Using Transparency to Strengthen the Inter-American Human Rights System

The Initiative on Transparency and Election Monitoring seeks to strengthen the standards, transparency, and engagement of civil society in the election of judges and commissioners in the Inter-American Human Rights System. The project advances civil society's efforts to improve the nomination/election process of commissioners and judges, and strengthen the ability of these institutions to promote and protect peoples’ rights by supporting a third Independent Panel for the Election of Inter-American Human Rights Judges.

To view the 2018 final report in Spanish, click here.
To view the 2018 final report in English, click here

Since 2015, as part of an ongoing effort to increase the transparency and visibility of the nomination and elections process for regional human rights commissioners and judges, the Open Society Justice Initiative, the Due Process of Law Foundation, and the Center for Justice and International Law have convened an independent panel of experts to evaluate the qualifications for service the candidates who have applied to serve as commissioners and judges for the Inter-American Commission on Human Rights and Inter-American Court of Human Rights. With the support of numerous NGOs, universities, and bar associations throughout the region, these organizations share a common commitment to strengthening the Inter-American human rights system through the principle of fair, transparent, and inclusive elections, and through the nomination of qualified and independent candidates.  

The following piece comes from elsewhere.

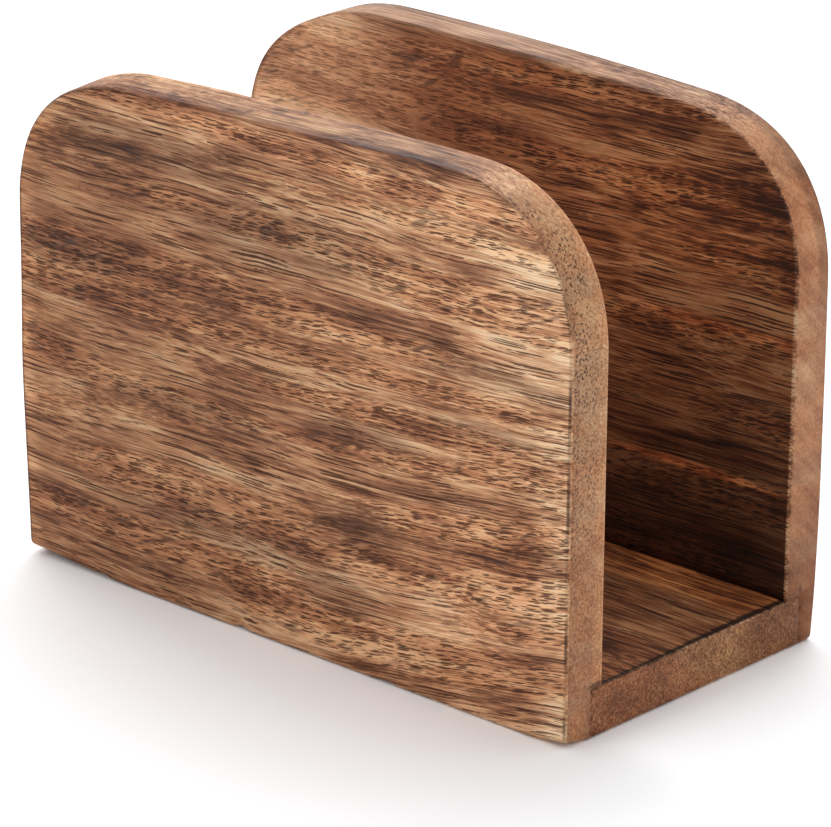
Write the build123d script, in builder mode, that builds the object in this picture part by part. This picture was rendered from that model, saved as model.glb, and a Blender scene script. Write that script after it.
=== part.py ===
"""Napkin holder of three boards: two round-cornered panels stand on edge and grip a base board.

Frame: millimetres, +Z up, origin on the floor under the middle of the holder.
+X runs along the length and the grain, the front panel is at -Y and the rear panel at +Y.
"""

from build123d import *
import os

# Overall size, over the outer faces
length = 178.0  # end to end, along the grain of all three boards
depth = 92.0  # front face to rear face
height = 130.0  # floor to the highest point of a panel

# Boards
front_thickness = 12.5
rear_thickness = 12.5
base_thickness = 12.5

# Panel outline
corner_radius = 37.5  # the two upper corners of each panel
top_crown = 1.2  # rise of the top edge from its ends to mid length
foot_radius = 1.5  # lower corners of the panels, lower ends of the base

# Rebates along the inner lower edges of the panels, which take the edges of the base
front_rebate = 4.5
rear_rebate = 7.0

# Hand-sanded edges
arris_radius = 1.2

# Planes that the boards share
front_inner_y = -depth / 2 + front_thickness
rear_inner_y = depth / 2 - rear_thickness


def side_panel(side, thickness, rebate):
    """A panel on edge, its outer face at side * depth / 2: side is -1 in front and +1 at the rear."""
    outer_y = side * depth / 2
    rebate_y = outer_y - side * (thickness - rebate / 2)
    with BuildPart() as panel:
        # Outline: flat foot, straight ends and a crowned top between two large round corners
        with BuildSketch(Plane.XZ.offset(-outer_y)) as outline:
            with BuildLine():
                foot = Line((-length / 2, 0), (length / 2, 0))
                right_end = Line(foot @ 1, (length / 2, height - top_crown))
                left_end = Line(foot @ 0, (-length / 2, height - top_crown))
                ThreePointArc(right_end @ 1, (0, height), left_end @ 1)
            make_face()
            corners = outline.vertices().group_by(Axis.Y)
            fillet(corners[-1], corner_radius)
            fillet(corners[0], foot_radius)
        extrude(amount=side * thickness)

        # Rebate for the base board, open below, inside and at both ends
        with BuildSketch(Plane.XY):
            with Locations((0, rebate_y)):
                Rectangle(length, rebate)
        extrude(amount=base_thickness, mode=Mode.SUBTRACT)

        # Ease all edges but those that meet the base
        across = panel.faces().filter_by(Axis.Y).sort_by(Axis.Y, reverse=side > 0)
        free_inner_edges = across[-1].edges().sort_by(Axis.Z)[1:]
        fillet(across[0].edges() + free_inner_edges, arris_radius)
    return panel


front_panel = side_panel(-1, front_thickness, front_rebate)
rear_panel = side_panel(1, rear_thickness, rear_rebate)

# Base board: a flat bed for the napkins, as wide as the gap and the two rebates together
base_front_y = front_inner_y - front_rebate
base_rear_y = rear_inner_y + rear_rebate
with BuildPart() as base_board:
    with BuildSketch(Plane.XY):
        with Locations((0, (base_front_y + base_rear_y) / 2)):
            Rectangle(length, base_rear_y - base_front_y)
    extrude(amount=base_thickness)
    end_edges = base_board.edges().filter_by(Axis.Y).group_by(Axis.Z)
    fillet(end_edges[0], foot_radius)
    upper_end_edges = base_board.edges().filter_by(Axis.Y).group_by(Axis.Z)[-1]
    fillet(upper_end_edges, arris_radius)

front_panel.part.label = "front_panel"
rear_panel.part.label = "rear_panel"
base_board.part.label = "base_board"

os.makedirs("parts", exist_ok=True)
export_step(front_panel.part, "parts/front_panel.step")
export_step(rear_panel.part, "parts/rear_panel.step")
export_step(base_board.part, "parts/base_board.step")
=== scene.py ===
"""A napkin holder of three oiled hardwood boards on a white studio floor.

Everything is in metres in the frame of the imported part: +X along the grain, the front panel at -Y,
+Z up, the origin on the floor under the middle. The wood is one solid pattern that all faces cut
through, so a face along the grain shows streaks and dashes and an end shows the dots of the pores.
The places that are worn or coloured are given in the same frame, but in millimetres.
"""

import math

import bmesh
import bpy
from mathutils import Matrix, Vector, noise


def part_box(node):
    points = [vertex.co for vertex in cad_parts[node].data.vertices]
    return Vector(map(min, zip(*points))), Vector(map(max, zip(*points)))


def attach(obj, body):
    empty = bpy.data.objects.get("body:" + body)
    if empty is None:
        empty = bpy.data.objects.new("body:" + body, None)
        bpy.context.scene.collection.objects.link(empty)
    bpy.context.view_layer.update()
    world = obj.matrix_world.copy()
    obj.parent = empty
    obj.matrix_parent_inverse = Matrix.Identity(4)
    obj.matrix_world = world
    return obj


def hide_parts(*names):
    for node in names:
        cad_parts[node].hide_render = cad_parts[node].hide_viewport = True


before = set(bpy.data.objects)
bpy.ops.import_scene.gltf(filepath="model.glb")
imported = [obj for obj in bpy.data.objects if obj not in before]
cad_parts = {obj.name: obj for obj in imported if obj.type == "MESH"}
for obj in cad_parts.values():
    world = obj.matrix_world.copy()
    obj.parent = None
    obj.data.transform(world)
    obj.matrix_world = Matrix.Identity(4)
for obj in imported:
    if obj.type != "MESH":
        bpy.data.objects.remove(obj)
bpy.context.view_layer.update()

MM = 0.001

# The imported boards
FRONT_LOW, FRONT_HIGH = (Vector(corner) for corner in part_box("front_panel"))
REAR_LOW, REAR_HIGH = (Vector(corner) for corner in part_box("rear_panel"))
BASE_LOW, BASE_HIGH = (Vector(corner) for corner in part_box("base_board"))
HALF_LENGTH = BASE_HIGH.x
OUTER_FACE = REAR_HIGH.y
INNER_FACE = 33.5 * MM
HEIGHT = FRONT_HIGH.z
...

The General Assembly’s passage of resolution AG/RES.2908 (XLVII-O/17) in July 2017 is an important step forward for the region. In response to the resolution’s call for a more transparent, merit-based elections process, the Open Society Justice Initiative and the International Commission of Jurists released a report, Strengthening From Within: Law and Practice in the Nomination of Human Right Judges and Commissioners. Available in French, English, and Spanish, this report examines the nomination practices of 22 countries across the regional human rights systems of Africa, Europe, and the Americas. It documents how nomination procedures often fall short of the legal frameworks that should guide them, and offers concrete recommendations for improvement grounded in experience.

Events

This year, the Center for Human Rights & Humanitarian Law at American University Washington College of Law supported the work of the Independent Panel by serving as its Secretariat. On May 31, 2018, the Panel launched a report, which includes the panel’s deliberations, analysis, and conclusions. 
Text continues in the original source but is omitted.